2. Interpret the output of your stochastic dynamic program.

In [None]:
# Number of stages
number_of_stages = 4

# List of states
states = [0, 1, 2, 3, 4, 5, 6, 7, 8, 9, 10]

# List of decisions
decisions = ['A', 'B', 'no investment']

# Initialize stochastic DP
dp = StochasticDP(number_of_stages, states, decisions, minimize=False)
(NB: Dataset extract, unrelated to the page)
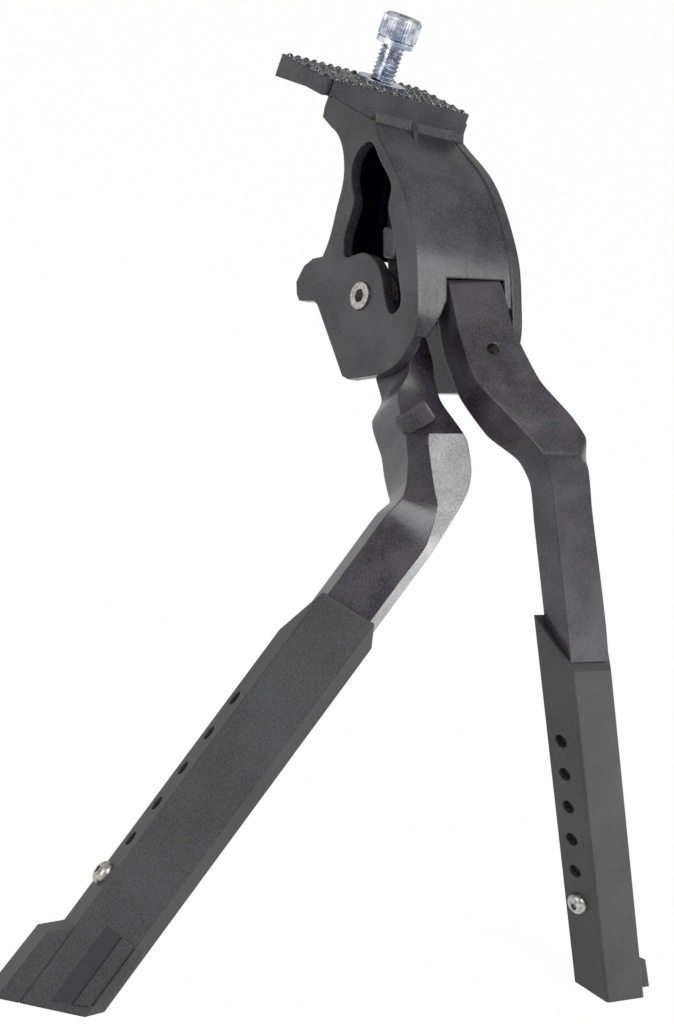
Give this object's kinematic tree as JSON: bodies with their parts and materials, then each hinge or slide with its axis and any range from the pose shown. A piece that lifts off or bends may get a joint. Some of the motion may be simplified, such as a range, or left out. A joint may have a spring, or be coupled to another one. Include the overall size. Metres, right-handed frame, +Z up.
{
  "type": "bicycle kickstand",
  "caption": "Bicycle centre stand: a cast housing bolts under the frame and carries bent folding legs with height-adjustable plastic sleeves that end in feet.",
  "frame": {"origin": "centre of the bolt hole on the top face of the mounting plate", "axes": "+Z up along the mounting bolt, X across the bicycle, -Y the side of the curved front wall"},
  "size_m": [0.3428, 0.1942, 0.356],
  "materials": {
    "black_paint": "satin-gloss black paint on an aluminium casting",
    "bright_zinc": "bright zinc",
    "bare_steel": "bare turned steel",
    "grey_metal": "dull grey",
    "bush_metal": "sintered bronze",
    "insert_brass": "plain brass",
    "sleeve_plastic": "matt dark grey, fine grain"
  },
  "bodies": {
    "mount_frame": {"housing": "black_paint", "mounting_bolt": "bright_zinc", "bolt_lock_washer": "bright_zinc", "bolt_flat_washer": "bright_zinc", "left_axle": "bare_steel", "right_axle": "bare_steel", "right_axle_ring": "bare_steel", "return_spring": "bare_steel", "spring_anchor": "grey_metal"},
    "left_leg_group": {"left_leg": "black_paint", "left_bush": "bush_metal", "left_insert": "insert_brass", "left_sleeve": "sleeve_plastic", "left_height_screw": "bare_steel"},
    "right_leg_group": {"right_leg": "black_paint", "right_bush": "bush_metal", "right_insert": "insert_brass", "right_sleeve": "sleeve_plastic", "right_height_screw": "bare_steel"}
  },
  "joints": [
    {"name": "left_leg_fold", "type": "hinge", "parent": "mount_frame", "child": "left_leg_group", "pos_m": [0, -0.05, -0.076], "axis": [1, 0, 0], "range_deg": [0, 84]},
    {"name": "right_leg_fold", "type": "hinge", "parent": "mount_frame", "child": "right_leg_group", "pos_m": [0.0175, -0.053, -0.071], "axis": [0.9684, 0.2421, 0.0605], "range_deg": [0, 84]}
  ],
  "couplings": [
    {"joint": "right_leg_fold", "follows": "left_leg_fold", "ratio": 1}
  ]
}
# Transition probabilities and contributions
for t in range(number_of_stages - 1):
    for n in states:
        # Investment A
        if (n >= 3):
            dp.add_transition(stage=t, from_state=n, decision='A', to_state=min(n + 2, 10), probability=0.5, contribution=0)
            dp.add_transition(stage=t, from_state=n, decision='A', to_state=n - 2, probability=0.5, contribution=0)
        
        # Investment B
        if (n >= 5):
            dp.add_transition(stage=t, from_state=n, decision='B', to_state=min(n + 3, 10), probability=0.1, contribution=0)
            dp.add_transition(stage=t, from_state=n, decision='B', to_state=n - 1, probability=0.9, contribution=0)            
        
        # No investment
        dp.add_transition(stage=t, from_state=n, decision='no investment', to_state=n, probability=1, contribution=0)            
        
# Boundary conditions
for n in states:
    if n == 10:
        dp.add_boundary(state=n, value=1)
    else:
        dp.add_boundary(state=n, value=0)

# Solve stochastic DP
value, policy = dp.solve()

In [None]:
# Print value-to-go
value

In [None]:
# Print policy
policy

<!-- _Write your notes here. Double-click to edit._ -->
* The maximum probability of reaching \$10 million is $f_0(4) = 0.125$.

* The optimal policy is as follows:
    - Year 1: Invest in A. We will end up with either \$2 or \$6 million.
    - Year 2: If we end up with \$2 million, don't invest (in fact, we can't, because we don't have enough money). If we end up with \$6 million, invest in A. We can end up with \$4 million or \$8 million.
    - Year 3: If we end up with \$4 million, we can't reach \$10 million by the end of the year. Since our objective in this problem is purely to maximize the probability we reach \$10 million, either investing in A or not investing result in the same value-to-go (0). If we end up with \$8 million, invest in A again.